Por Ramón Sánchez Ocaña
Legalizar la coca nos ahorraría mucha violencia, declaró no hace mucho Sergio Fajardo, candidato a la presidencia de Colombia y ex alcalde de Medellín. No es una opinión aislada y hay muchas voces que, en aras de eliminar delincuencia, abogan por liberalizar la cuestión. Sin embargo, parece que se banaliza y se frivoliza en exceso. Suele argumentarse que la tradicional represión no obtiene resultado alguno, como es evidente. Pero, ¿hay represión real? ¿Cómo es posible que miles de jóvenes sepan donde adquirir estas sustancias y lo ignoren las autoridades?
Hay sectores que, con gran honradez intelectual, afirman no tener criterios claros sobre la cuestión.
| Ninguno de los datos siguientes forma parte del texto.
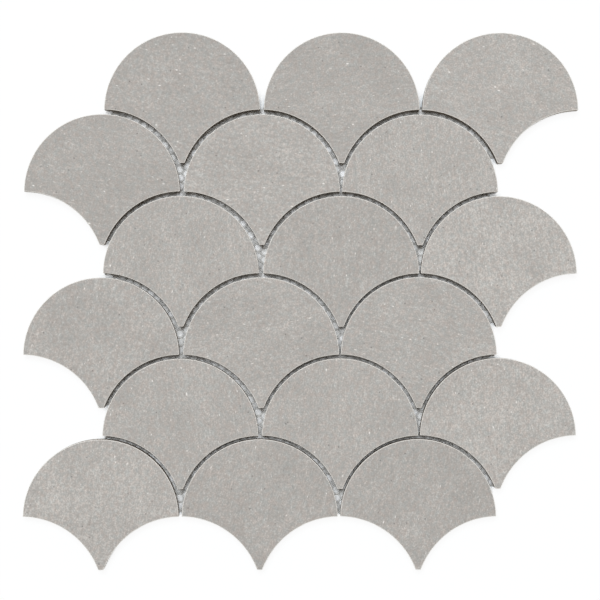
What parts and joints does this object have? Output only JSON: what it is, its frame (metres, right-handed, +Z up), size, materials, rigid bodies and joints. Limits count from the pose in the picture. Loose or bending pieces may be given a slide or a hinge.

Y de la misma manera, hay otros que intentan equiparar la postura liberacionista con la progresía. O, dicho de otra forma: que todo aquel que no piense en la legalización como solución tiene una inconfundible idea conservadora. Sinceramente, creo que ni lo uno ni lo otro. Hay muchas razones para oponerse a la legalización. Y la primera se desprende de la forma en que hoy se droga el individuo. Todos los expertos dirán enseguida que se caracteriza no por el consumo de una determinada sustancia, sino por un grupo de ellas. Por la llamada politoxicomanía. No es cuestión ya de plantear qué sustancias se legalizan, si no de ir a la base del problema: ¿por qué un individuo necesita o quiere drogarse? Ese es el verdadero debate y no la sustancia que el drogadicto, como enfermo social, consume. El crecimiento de drogas de diseño implica que no se puede establecer un catálogo de prohibiciones. E insistir en los efectos de la droga no cambia por su situación legal.
Normalmente, los partidarios de la legalización sostienen varias razones:
-Se acabaría con la mafia y el gran negocio. Los beneficios podrían destinarse a la rehabilitación y a campañas informativas contra la droga. -Se mejoraría notablemente la seguridad ciudadana.
-Al tener control, mejoraría su calidad y no habría adulteraciones.
-Las políticas restrictivas y policiales no han dado resultado.
Los expertos argumentan, por el contrario:
-No es cierto que se acabe con las mafias. Se acabaría, sí, con el pequeño traficante. Los grandes capos del narcotráfico seguirían su inmenso negocio, vendiendo, si no a traficantes menores, sí a los enviados de cada país, porque parecería impensable organizar el cultivo. -No se eliminaría el tráfico tampoco, porque habría que prohibirlo a los menores de edad, con lo que se abriría un nuevo mercado negro, favorecido, además, por quienes obtienen la droga legalmente. Seguirían vendiendo pero a clientes cada vez de menor edad.
-La seguridad ciudadana mejoraría, sin duda. Pero el problema grave de la droga no está en los delitos que se cometen para conseguirla, sino en la ruina física en que se sumen sus adictos. Mejoraría la seguridad ciudadana a costa de crear generaciones enteras de drogodependientes (la comparación con la ley seca no es válida. Durante ésta hubo un descenso notable de muertes por cirrosis en EE.UU.).
-La mejor calidad de la droga se podría conseguir, es verdad; pero ello no impediría que el heroinómano, por ejemplo, no llegara a cumplir los treinta años. Porque se muere por el deterioro físico de la droga, no por el accidente de la sobredosis o la adulteración nociva.
El problema añadido es que de la droga se habla siempre con pasión.
Y con más pasión según lo cerca que se esté de ella. Pero insisto: es sano que una sociedad plantee públicamente estos problemas. Si se trata de planteamientos honestos, siempre surgirán ideas de interés.